Monday, April 4, 2022

The American political and social divide is deepening

It looks like what we are experiencing socially and politically is a new normal that will persist for a long time, maybe many decades. What is happening is deep mindset drift in two apparently opposite directions. Two different realities, identities and, in view of the deceit and false beliefs that accompany the radical right mindset, alleged moralities are emerging and crystallizing.



The New York Times writes on more evidence of what appears to be a growing, probably irreparable mindset split:
After the governor of Texas ordered state agencies to investigate parents for child abuse if they provide certain medical treatments to their transgender children, California lawmakers proposed a law making the state a refuge for transgender youths and their families.

When Idaho proposed a ban on abortions that empowers relatives to sue anyone who helps terminate a pregnancy after six weeks, nearby Oregon approved $15 million to help cover the abortion expenses of patients from out-of-state.

As Republican activists aggressively pursue conservative social policies in state legislatures across the country, liberal states are taking defensive actions. Spurred by a U.S. Supreme Court that is expected to soon upend an array of longstanding rights, including the constitutional right to abortion, left-leaning lawmakers from Washington to Vermont have begun to expand access to abortion, bolster voting rights and denounce laws in conservative states targeting L.G.B.T.Q. minors.

The flurry of action, particularly in the West, is intensifying already marked differences between life in liberal- and conservative-led parts of the country. And it’s a sign of the consequences when state governments are controlled increasingly by single parties. Control of legislative chambers is split between parties now in two states — Minnesota and Virginia — compared with 15 states 30 years ago.

“We’re further and further polarizing and fragmenting, so that blue states and red states are becoming not only a little different but radically different,” said Jon Michaels, a law professor who studies government at the University of California, Los Angeles.

Americans have been sorting into opposing partisan camps for at least a generation, choosing more and more to live among like-minded neighbors, while legislatures, through gerrymandering, are reinforcing their states’ political identities by solidifying one-party rule.

“As states become more red or blue, it’s politically easier for them to pass legislation,” said Ryan D. Enos, a Harvard political scientist who studies partisan segregation. “Does that create a feedback loop where more sorting happens? That’s the part we don’t know yet.”

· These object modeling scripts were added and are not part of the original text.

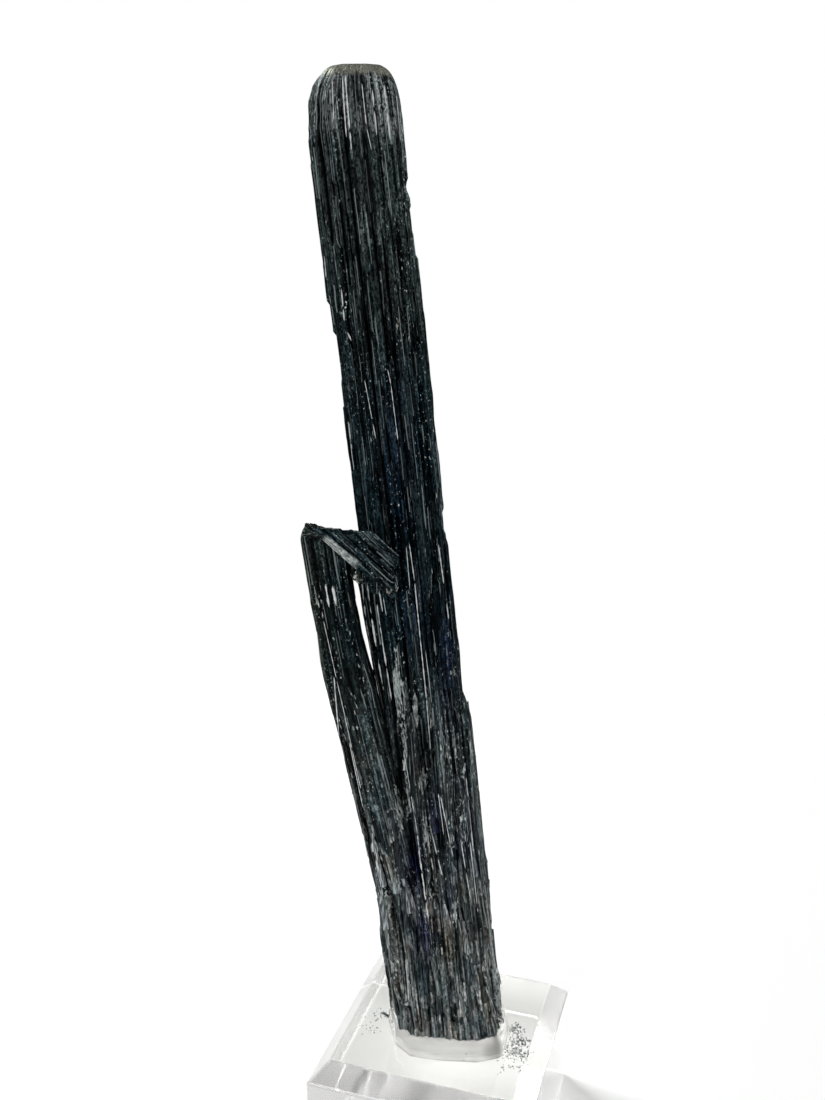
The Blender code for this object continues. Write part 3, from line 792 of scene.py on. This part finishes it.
rows = [(0, 0, z, 1, 1, 0.7) for z in np.linspace(-CROSS_REACH, CROSS_REACH, 90)]
for share in (0.85, 0.55, 0.25):
    rows.insert(0, (0, 0, -CROSS_REACH, share, share, 0.1))
    rows.append((0, 0, CROSS_REACH, share, share, 0.1))
corners = [(x * (CROSS_HALF[0] + 0.1), y * (CROSS_HALF[1] + 0.1)) for x, y in CROSS_CORNERS]
cross_crystal = skin("stibnite_cross_crystal", walk_round(corners, 0.16, 0.5), rows, cross_cuts)
places = np.zeros(3 * len(cross_crystal.data.vertices), np.float32)
cross_crystal.data.vertices.foreach_get("co", places)
lengthwise = places.reshape(-1, 3)[:, 2] / MM
around = np.zeros(len(lengthwise), np.float32)
attributes = cross_crystal.data.attributes
attributes["around_mm"].data.foreach_get("value", around)
facet = (around > 0.1) & (around < CROSS_FACET_WIDTH)
facet = facet * np.interp(lengthwise, CROSS_FACET_ENDS, (0.0, 1.0, 1.0, 0.0))
attributes["wear"].data.foreach_set("value", np.where(facet > 0.4, 0.2, 0.98).astype(np.float32))
attributes.new("facet", "FLOAT", "POINT").data.foreach_set("value", facet.astype(np.float32))
striated(cross_crystal, (1.9, 26.0, 0.30), (0.9, 15.0, 0.24), (0.34, 8.0, 0.08), seed=7.0, tilt=1.2)
cross_crystal.data.transform(Matrix.Translation(Vector(CROSS_MIDDLE) * MM) @ lay_down.to_3x3().to_4x4())
settle(cross_crystal)

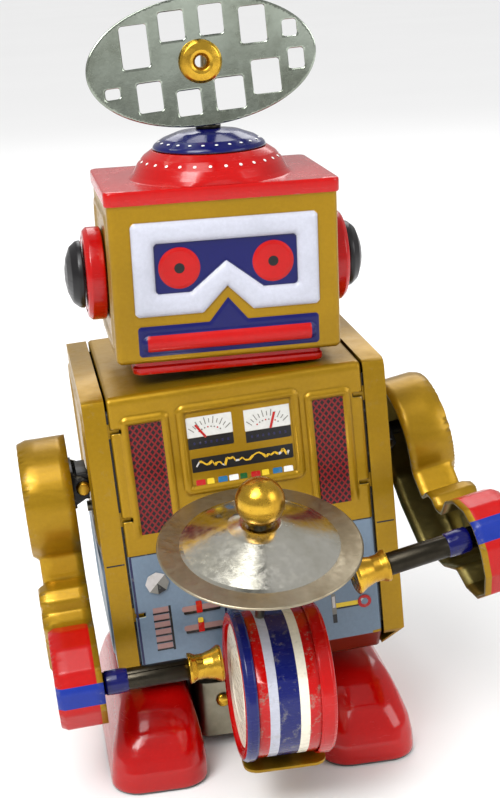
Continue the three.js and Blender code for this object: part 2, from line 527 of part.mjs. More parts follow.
// ---------------------------------------------------------------- head
function buildHead(group) {
  const T = HEAD_LOW + HEAD_HIGH;
  let shell = alongZ(rect(-HEAD_HALF, HEAD_FRONT, HEAD_HALF, HEAD_BACK, 1.6, 3), HEAD_LOW, T)
    .subtract(alongZ(rect(-HEAD_HALF + SHEET, HEAD_FRONT + SHEET, HEAD_HALF - SHEET, HEAD_BACK - SHEET, 1, 3),
      HEAD_LOW + SHEET, T + 1));
  shell = shell.subtract(alongZ(rect(-6, POST_Y - 4, 6, 4), HEAD_LOW - 1, HEAD_LOW + 2));
  const up = (pts) => pts.map(([x, z]) => [x, HEAD_LOW + z]);
  const visor = up([[-24, 14], [-22.3, 12.3], [-6.6, 12.3], [0, 18.9], [6.6, 12.3], [22.3, 12.3], [24, 14],
    [24, 34.8], [22.3, 36.5], [-22.3, 36.5], [-24, 34.8]]);
  const glass = up([[-18.4, 18.6], [-17.6, 18], [-9.4, 18], [0, 25.5], [9.4, 18], [17.6, 18], [18.4, 18.6],
    [18.4, 30.4], [17.6, 31], [-17.6, 31], [-18.4, 30.4]]);
  const F = HEAD_FRONT;
  shell = shell.add(alongY(visor, F - 1.1, F + 0.3, [glass]));
  for (const s of [-1, 1]) {
    shell = shell.add(alongY(circle(s * 12.1, HEAD_LOW + 24.4, 4.6, 20), F - 0.5, F + 0.3));
  }
  shell = shell.add(alongY(up(rect(-21.5, 3.3, 21.5, 7.5, 1, 2)), F - 0.9, F + 0.3));
  put(group, 'head_shell', shell, PAINT.gold);

  // Red cap with the stepped dome pressing; blue dome on top.
  const rim = alongZ(rect(-HEAD_HALF - 0.9, F - 0.9, HEAD_HALF + 0.9, HEAD_BACK + 0.9, 2.2, 3), T - 1.4, T + 2.2)
    .subtract(alongZ(rect(-HEAD_HALF - GAP, F - GAP, HEAD_HALF + GAP, HEAD_BACK + GAP, 1.6, 3), T - 2, T + 1.2));
  const lift = [0, POST_Y, T];
  const step = turned([[0, 1.4], [20.8, 1.4], [20.3, 3.6], [19.1, 5.8], [17.4, 7.8], [15.1, 9.2], [0, 9.2]], 26, lift);
  const hollow = turned([[0, 0.4], [19.9, 0.4], [19.4, 3.2], [18.2, 5.3], [16.7, 7], [14.5, 8.4], [0, 8.4]], 26, lift);
  const cap = rim.add(step).subtract(hollow)
    .subtract(alongZ(circle(0, POST_Y, 2.6, 16), T + 5, T + 12));
  put(group, 'head_cap', cap, PAINT.red);
  const dome = turned([[0, 9.5], [14.9, 9.5], [14.6, 10.6], [12, 12.2], [8, 13.6], [3, 14.2], [0, 14.2]], 26)
    .subtract(turned([[0, 9], [14.1, 9], [13.8, 10], [11.6, 11.4], [7.6, 12.8], [0, 13.4]], 26))
    .subtract(alongZ(circle(0, 0, 1.6, 14), 5, 20));
  put(group, 'head_dome', dome, PAINT.blue).position.set(0, POST_Y, T);

  const collar = alongZ(rect(-25.2, F + 2.6, 25.2, HEAD_BACK - 2.6, 2, 3), 112.5, HEAD_LOW - GAP,
    [rect(-23.8, F + 4, 23.8, HEAD_BACK - 4, 1.4, 3)]);
  put(group, 'neck_collar', collar, PAINT.red);

  const earY = (F + HEAD_BACK) / 2;
  const earZ = HEAD_LOW + 20.2;
  for (const s of [-1, 1]) {
    const side = s < 0 ? 'left' : 'right';
    const block = turned([[0, 0], [12.3, 0], [12.3, 3.9], [11.4, 4.9], [10.6, 5.2], [0, 5.2]], 24)
      .subtract(turned([[0, -1], [11, -1], [11, 3.6], [10.3, 4.4], [0, 4.4]], 24));
    const b = put(group, `${side}_ear_block`, block, PAINT.red);
    b.rotation.y = s * Math.PI / 2;
    b.position.set(s * (HEAD_HALF + GAP), earY, earZ);
    const cup = turned([[0, 0], [9, 0], [8.7, 1.6], [7.1, 3.2], [4.5, 4.2], [1.9, 4.7], [0, 4.8]], 20);
    const d = put(group, `${side}_ear_dome`, cup, PAINT.black);
    d.rotation.y = s * Math.PI / 2;
    d.position.set(s * (HEAD_HALF + 2 * GAP + 5.2), earY, earZ);
  }
}

const DISH_HOLES = [[-19.9, 0.3, -12.7, 11], [-9.6, 5.9, -3, 13.2], [0.8, 6.3, 7, 13.8], [11, 3, 17.7, 12.2],
  [21.6, 3.6, 25.2, 7.8], [-25.4, -6.5, -21.4, -3.8], [-17.2, -11, -10.7, -3.6], [-7.1, -13.2, -0.9, -6.8],
  [3, -12.9, 10.5, -4.8], [12.8, -10, 20, -1.4], [22.4, -4.6, 26.4, 0.5]];

function buildAntenna(group) {
  const post = turned([[0, 115.4], [1.2, 115.4], [1.2, DISH_Z + 3.5], [0, DISH_Z + 3.5]], 16);
  put(group, 'antenna_post', post, PAINT.steel).position.set(0, POST_Y, 0);
  const oval = [];
  const count = 36;
  for (let i = 0; i < count; i += 1) {
    const a = 2 * Math.PI * i / count;
    oval.push([DISH_A * Math.cos(a), DISH_B * Math.sin(a)]);
  }
  const holes = [circle(0, 0, 2.6, 14)];
  const slots = DISH_HOLES.map(([u0, v0, u1, v1]) => rect(u0, v0, u1, v1, 0.8, 2));
  let dish = alongY(oval, -0.3, 0.3);
  for (const cut of [...holes, ...slots]) {
    dish = dish.subtract(alongY(cut, -1, 1));
  }
  const dishMesh = put(group, 'antenna_dish', dish, PAINT.nickel);
  dishMesh.position.set(DISH_X, POST_Y - 2, DISH_Z);
  // The plate is dished: its ends come forward of the hub.
  const bend = dishMesh.geometry.attributes.position;
  for (let i = 0; i < bend.count; i += 1) {
    const x = bend.getX(i);
    const z = bend.getZ(i);
    bend.setY(i, bend.getY(i) - 0.0042 * x * x - 0.003 * z * z);
  }
  dishMesh.geometry.computeVertexNormals();
  dishMesh.rotation.y = DISH_ROLL * Math.PI / 180;
  const hub = turned([[0, -0.6], [2.2, -0.6], [2.2, 0.7], [5.2, 0.7], [5.5, 1.2], [4.6, 2.1], [2.8, 2.6], [0, 2.6]], 20)
    .subtract(alongZ(circle(0, 0, 1.5, 12), -2, 4));
  const hubMesh = put(group, 'antenna_hub', hub.subtract(turned([[0, 1.6], [1.6, 1.6], [2.9, 3], [0, 3]], 20)),
    PAINT.brass);
  hubMesh.rotation.x = Math.PI / 2;
  hubMesh.position.set(DISH_X, POST_Y - 2, DISH_Z);
}

// ---------------------------------------------------------------- arms
// Outline moved inwards by d along the bisector at each corner.
function shrink(pts, d) {
  const area = pts.reduce((sum, p, i) => {
    const q = pts[(i + 1) % pts.length];
    return sum + p[0] * q[1] - q[0] * p[1];
  }, 0);
  const turn = area > 0 ? 1 : -1;
  const normal = (a, b) => {
    const len = Math.hypot(b[0] - a[0], b[1] - a[1]);
    return [-turn * (b[1] - a[1]) / len, turn * (b[0] - a[0]) / len];
  };
  return pts.map((p, i) => {
    const before = normal(pts[(i + pts.length - 1) % pts.length], p);
    const after = normal(p, pts[(i + 1) % pts.length]);
    const sum = [before[0] + after[0], before[1] + after[1]];
    const k = 2 * d / Math.max(0.8, sum[0] * sum[0] + sum[1] * sum[1]);
    return [p[0] + k * sum[0], p[1] + k * sum[1]];
  });
}

function buildArm(torso, s, raise, swing) {
  const side = s < 0 ? 'left' : 'right';
  const shoulder = new THREE.Group();
  shoulder.name = `${side}_shoulder`;
  shoulder.position.set(0, SHOULDER_Y, SHOULDER_Z);
  shoulder.rotation.x = -raise * RAD;
  torso.add(shoulder);
  const block = alongX(rect(-5.8, -4, 5.8, 4, 1, 2), BODY_HALF + 0.5, 43.4)
    .add(alongX(circle(0, 0, 2.7, 18), BODY_HALF - 4, BODY_HALF + 1))
    .subtract(alongY(circle(RIVET_X, 0, 1.2, 12), -8, 8));
  put(shoulder, `${side}_shoulder_block`, block, PAINT.black, s);

  const arm = new THREE.Group();
  arm.name = `${side}_arm`;
  arm.position.set(s * RIVET_X, 0, 0);
  arm.rotation.y = -s * swing * RAD;
  shoulder.add(arm);
  const hang = new THREE.Group();
  hang.name = `${side}_arm_frame`;
  hang.position.set(-s * RIVET_X, 0, 0);
  arm.add(hang);

  const rivet = turned([[0, 0], [1.9, 0], [1.9, 0.8], [0.9, 0.8], [0.9, 14.8], [2.1, 14.8], [1.7, 15.8], [0, 16.1]], 14);
  const rivetMesh = put(hang, `${side}_arm_rivet`, rivet, PAINT.brass);
  rivetMesh.rotation.x = Math.PI / 2;
  rivetMesh.position.set(s * RIVET_X, 7.6, 0);

  // Black fork: plate inside the shoulder with two ears on the rivet.
  let fork = alongX(rect(-6.8, -6, 6.8, 5, 1, 2), 44.3, 45.1);
  for (const y of [-6.8, 6]) {
    fork = fork.add(alongY([[40.6, -2.6], [42, -3.4], [45, -5], [45, 4.4], [42, 3], [40.6, 2]], y, y + 0.8));
  }
  fork = fork.subtract(alongY(circle(RIVET_X, 0, 1.2, 12), -8, 8));
  fork = fork.add(alongX(circle(0, 0, 2, 12), 45, 56.8));
  put(hang, `${side}_arm_fork`, fork, PAINT.black, s);

  // Pressed shell: shoulder disc, upper arm, cuff and fist, open on the inner side.
  const disc = circle(-1.5, -3, 16.5, 28);
  const upper = [[-11.4, -8], [-12, -24], [-8, -35], [2, -38], [9, -34], [12.4, -20], [12, -8]];
  const cuff = [[-12.6, -23.6], [-17.4, -23.6], [-20, -26], [-20.6, -29], [-23.6, -31], [-24.6, -33.4],
    [-21, -47], [-8, -43], [0, -37.4], [-4, -30]];
  const fist = [[-22.8, -31.4], [-31, -29.8], [-38, -31.4], [-43.4, -35.4], [-45.6, -40.6], [-45, -47],
    [-41, -53], [-34.8, -56.6], [-27.6, -56], [-21, -51.6], [-18, -45]];
  const layers = [[disc, ARM_OUT], [upper, ARM_OUT - 1.6], [cuff, ARM_OUT], [fist, ARM_OUT - 1]];
  const solid = join(layers.map(([pts, x]) => alongX(pts, ARM_IN, x)));
  const cavity = join(layers.map(([pts, x]) => alongX(shrink(pts, SHEET), ARM_IN - 1, x - SHEET)));
  const links = join([alongX(circle(-9, -30, 4.4, 14), ARM_IN - 1, ARM_OUT - 1.6 - SHEET),
    alongX(circle(-22, -39, 4.8, 14), ARM_IN - 1, ARM_OUT - 1.8),
    alongX(circle(0, -15, 7, 14), ARM_IN - 1, ARM_OUT - 1.6 - SHEET)]);
  let shell = solid.subtract(cavity).subtract(links);
  shell = shell.subtract(alongX(circle(0, 0, 2.3, 12), ARM_IN, ARM_OUT - 2));
  put(hang, `${side}_arm_shell`, shell, PAINT.gold, s);

  // Drumstick: rolled tube with a turned brass tip.
  const stick = new THREE.Group();
  stick.name = `${side}_stick_line`;
  stick.position.set(0, HAND_Y, HAND_Z);
  hang.add(stick);
  const tube = alongX(circle(0, 0, STICK_R, 16), STICK_END, 56, [circle(0, 0, STICK_R - 0.7, 16)]);
  put(stick, `${side}_stick`, tube, PAINT.dark, s);
  const spool = turned([[0, 0], [4.85, 0], [4.85, 0.8], [3.9, 2.6], [3.3, 5], [3.4, 7], [4.1, 8.2], [4.1, 9], [0, 9]], 18)
    .add(turned([[0, 8.5], [1.55, 8.5], [1.55, 15], [0, 15]], 12));
  const tip = put(stick, `${side}_stick_tip`, spool, PAINT.brass);
  tip.rotation.y = s * Math.PI / 2;
  tip.position.set(s * TIP_END, 0, 0);
}

// ---------------------------------------------------------------- assembly
const stand = new THREE.Group();
stand.name = 'stand';
stand.position.x = STAND_X;
root.add(stand);
buildStand(stand);

const torsoPivot = new THREE.Group();
torsoPivot.name = 'torso_pivot';
torsoPivot.position.set(0, 0, WAIST_Z);
torsoPivot.rotation.y = TORSO_LEAN * RAD;
root.add(torsoPivot);
const torso = new THREE.Group();
torso.name = 'torso';
torso.position.set(0, 0, -WAIST_Z);
torsoPivot.add(torso);
buildCase(torso);
buildClockwork(torso);

const headPivot = new THREE.Group();
headPivot.name = 'head_pivot';
headPivot.position.set(0, 0, NECK_Z);
headPivot.rotation.y = -TORSO_LEAN * RAD;
torso.add(headPivot);
const head = new THREE.Group();
head.name = 'head';
head.position.set(0, 0, -NECK_Z);
headPivot.add(head);
buildHead(head);
buildAntenna(head);

buildArm(torso, -1, 0, 0);
buildArm(torso, 1, RIGHT_RAISE, RIGHT_SWING);

// The origin is under the middle of the bounding box, on the floor.
root.updateMatrixWorld(true);
const bounds = new THREE.Box3().setFromObject(root, true);
const middle = bounds.getCenter(new THREE.Vector3());
for (const child of root.children) {
  child.position.x -= middle.x;
  child.position.y -= middle.y;
}
root.updateMatrixWorld(true);
export default root;
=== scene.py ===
import json
import math

import bmesh
import bpy
import numpy as np
from mathutils import Matrix, Vector

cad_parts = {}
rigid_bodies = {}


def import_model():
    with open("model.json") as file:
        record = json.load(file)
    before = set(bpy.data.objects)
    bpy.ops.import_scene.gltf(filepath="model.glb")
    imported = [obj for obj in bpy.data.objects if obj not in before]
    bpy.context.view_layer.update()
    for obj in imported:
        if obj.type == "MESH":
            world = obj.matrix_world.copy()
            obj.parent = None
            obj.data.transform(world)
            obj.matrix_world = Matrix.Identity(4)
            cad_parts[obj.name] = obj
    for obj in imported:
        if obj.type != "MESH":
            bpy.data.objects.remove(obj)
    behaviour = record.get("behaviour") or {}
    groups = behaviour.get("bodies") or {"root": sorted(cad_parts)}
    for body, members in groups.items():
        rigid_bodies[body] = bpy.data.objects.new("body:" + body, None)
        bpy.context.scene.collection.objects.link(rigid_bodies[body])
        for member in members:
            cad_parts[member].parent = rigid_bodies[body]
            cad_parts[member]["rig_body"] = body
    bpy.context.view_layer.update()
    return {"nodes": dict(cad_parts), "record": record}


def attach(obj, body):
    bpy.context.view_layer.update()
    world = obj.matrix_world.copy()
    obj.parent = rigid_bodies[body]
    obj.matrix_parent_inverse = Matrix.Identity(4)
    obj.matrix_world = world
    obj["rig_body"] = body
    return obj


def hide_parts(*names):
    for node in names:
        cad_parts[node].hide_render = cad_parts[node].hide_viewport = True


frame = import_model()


MM = 0.001
PI = math.pi

# ---- frames (millimetres to row metres)
JOINTS = {j["name"]: j for j in frame["record"]["behaviour"]["joints"]}


def pos_mm(joint):
    return np.array(JOINTS[joint]["pos_m"], float) * 1000


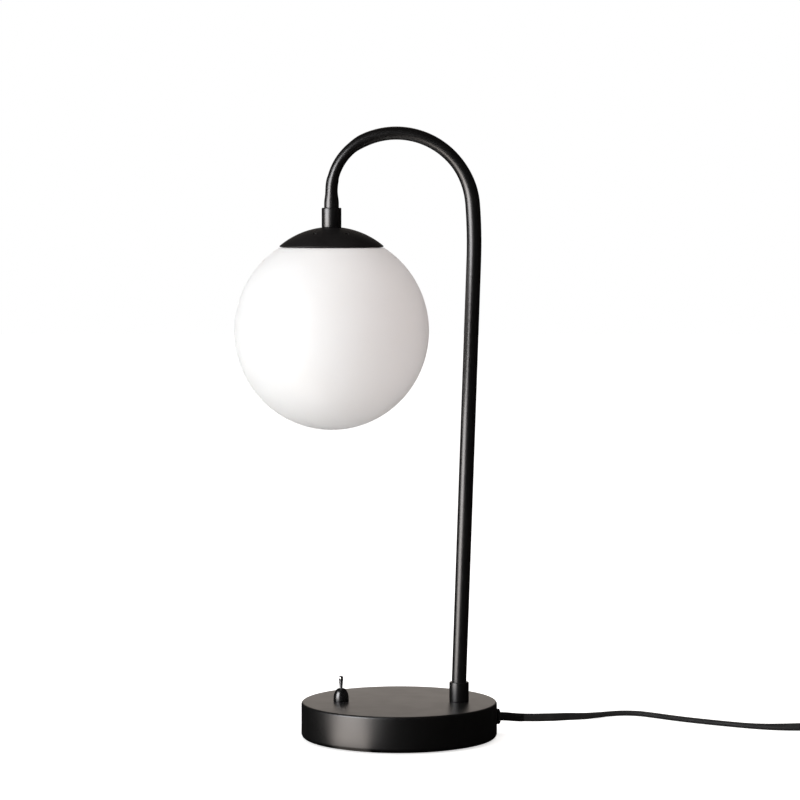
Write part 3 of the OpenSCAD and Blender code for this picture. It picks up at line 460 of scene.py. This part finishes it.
def make_finishes():
    return {
        "satin_black_steel": powder_coat("satin_black_steel", (0.0014, 0.0013, 0.0013), 0.37, 0.9),
        "black_tube": powder_coat("black_tube", (0.0022, 0.002, 0.002), 0.35, 1.0),
        "matte_black_cap": powder_coat("matte_black_cap", (0.007, 0.0062, 0.0062), 0.6, 0.22),
        "black_nickel": black_nickel(),
        "chrome_lever": polished_chrome("chrome_lever", (0.85, 0.85, 0.86), 0.2),
        "zinc_steel": plated_steel("zinc_steel", (0.6, 0.6, 0.61), 0.32),
        "spring_steel": plated_steel("spring_steel", (0.66, 0.66, 0.67), 0.24),
        "turned_brass": turned_brass(),
        "cast_iron": cast_iron(),
        "opal_glass": opal_glass(),
        "frosted_glass": frosted_glass(),
        "plain_aluminium": drawn_aluminium(),
        "black_thermoplastic": moulding("black_thermoplastic", (0.02, 0.02, 0.02), 0.45),
        "glazed_ceramic": glazed_ceramic(),
        "phenolic_red": moulding("phenolic_red", (0.28, 0.045, 0.03), 0.3, 600, 0.00002),
        "terminal_white": moulding("terminal_white", (0.82, 0.82, 0.79), 0.35, 700, 0.00003),
        "lead_insulation": lead_insulation(),
        "foam_pad": foam_rubber(),
        "cord_sheath": cord_sheath(),
        "moulded_pvc": moulding("moulded_pvc", (0.004, 0.004, 0.004), 0.5, 800, 0.00006),
        "nickel_pins": polished_chrome("nickel_pins", (0.7, 0.68, 0.64), 0.2),
    }


# Making pieces

SHARP = math.radians(32)
WELD = 0.000002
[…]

With some 30 legislatures in Republican hands, conservative lawmakers, working in many cases with shared legislative language, have begun to enact a tsunami of restrictions that for years were blocked by Democrats and moderate Republicans at the federal level. A recent wave of anti-abortion bills, for instance, has been the largest since the landmark 1973 decision in Roe v. Wade.   
Similar moves have recently been aimed at L.G.B.T.Q. protections and voting rights. In Florida and Texas, teams of “election police” have been created to crack down on the rare crime of voter fraud, fallout from former President Donald J. Trump’s specious claims after he lost the 2020 presidential election.  
Carrying concealed guns without a permit is now legal in nearly half of the country. “Bounty” laws — enforced not by governments, which can be sued in federal court, but by rewards to private citizens for filing lawsuits — have proliferated on issues from classroom speech to vaccination since the U.S. Supreme Court declined to strike down the legal tactic in Texas.
From what I can tell, as long as the radical right rank and file remain in the thrall of the propaganda, lies and slanders the elites have trapped them in, nothing is going to change for the better. Loss of liberty, respect for truth and democracy will all be cynically painted as victories for liberty, respect for truth and democracy. All of it is dark free speech, so there is nothing that can or will be done to stop the neo-fascist poison from continuing to flow and gain strength.

Most of the business community has slipped quietly back into line with the Republican Party and is now on the side of American fascism. That is the case despite big corporation propaganda asserting otherwise. The press looks to be too weak, inept and subverted by the profit motive to make much difference any more. Voters are the last line of defense, and as polling seems to indicate, they are more on the side to the neo-fascists than the democrats. Inflation is too Biden's fault, Biden is too sleepy and demented, etc., is what just might dismantle what's left of democracy, the rule of law and the civil liberties we enjoy now.

My personal assessment: ~80% of the blame goes to the Republican Party, laissez-faire capitalism, Christian nationalism and their endless cataclysm of lies, deceit, irrational emotional manipulation and vicious motivated reasoning. The other ~20% goes to everything and everyone else.


Question: Is it irrational or otherwise unreasonable to assign a ~80:20 responsibility split, e.g., because the Republican Party and conservatives are patriots and truth tellers who stand for democracy, truth, the rule of law and civil liberties, not the lying, thieving, tyrannical, socialist, communist, fascist, deep state, red flag, White people and free speech canceling, Christianity-outlawing Democrats and liberals?